Some couples also use prenuptial or postnuptial agreements to clearly outline what counts as non-marital property. While not romantic, these agreements can prevent long, costly disputes later.
Why You Need Professional Guidance
Dividing property in Florida divorce cases is rarely straightforward. The mix of marital and non-marital property, tax implications, and retirement concerns make it complex. A skilled attorney can help:
- Identify and value marital versus non-marital assets
- Protect property that should remain yours
- Negotiate a fair settlement that supports your long-term financial health
Without guidance, it’s easy to overlook hidden issues; like tax burdens or retirement plan rules, that could cost you later.
Divorce is tough enough without the stress of untangling finances. Knowing how Florida divides property, and the line between marital and non-marital assets, can help you make informed decisions. If you’re worried about protecting what’s yours or ensuring fairness in the process, don’t wait until it’s too late.
At Affordable Divorce Center, we guide Florida residents through divorce with clarity and compassion. If you’re facing property division questions, schedule a consultation today and get the support you need to protect your future.
Frequently Asked Questions
1. How is property divided in a Florida divorce?
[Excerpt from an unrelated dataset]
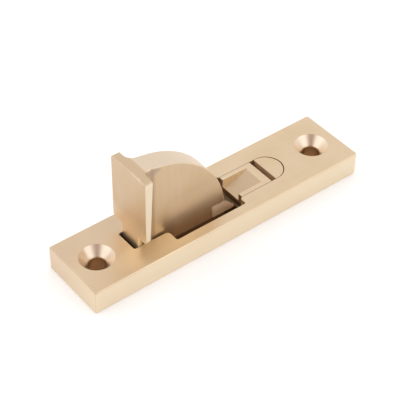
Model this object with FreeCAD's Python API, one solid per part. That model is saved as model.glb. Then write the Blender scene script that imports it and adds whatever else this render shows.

Florida uses equitable distribution, which means property is divided fairly, not always 50/50.
2. What is considered marital property in Florida?
Marital property includes assets and debts acquired during the marriage, regardless of whose name is on them.
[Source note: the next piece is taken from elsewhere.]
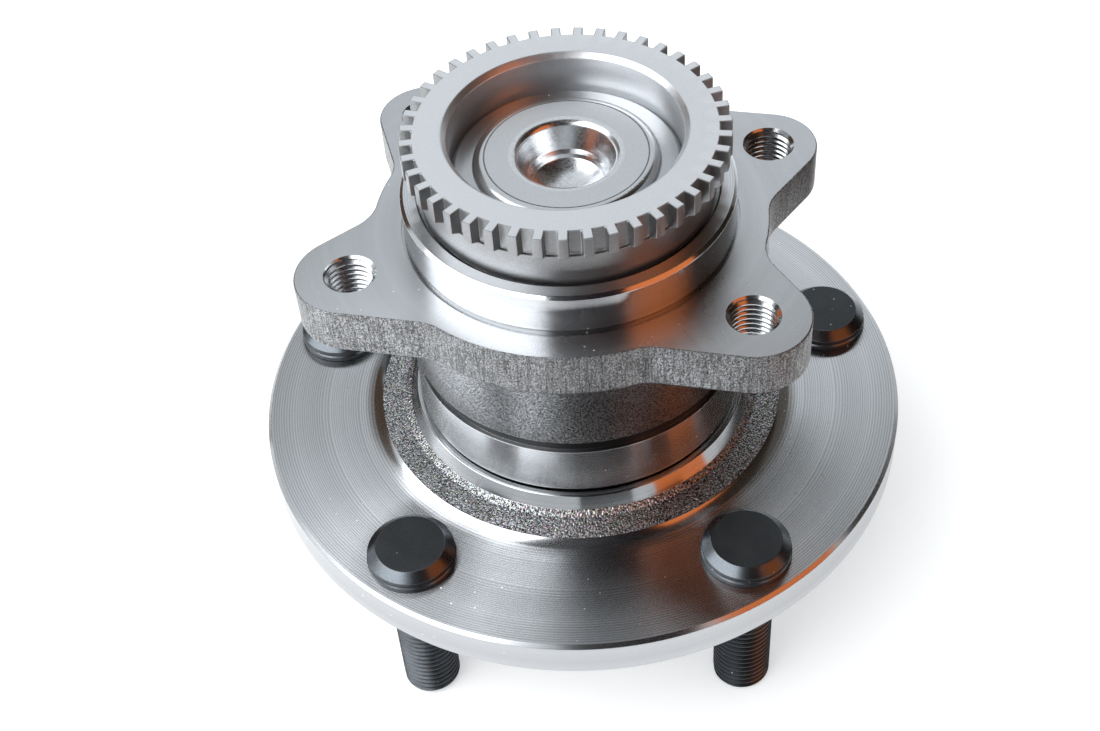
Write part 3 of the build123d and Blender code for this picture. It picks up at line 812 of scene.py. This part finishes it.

3. What counts as non-marital property in a Florida divorce?
Non-marital property is anything owned before marriage, plus inheritances or gifts given to one spouse.
4. Can retirement accounts be divided in Florida divorces?
Yes, the portion earned during the marriage is marital property and can be divided.
5. What happens if marital and non-marital property are mixed?
If assets are commingled, the court may treat them as marital property during division.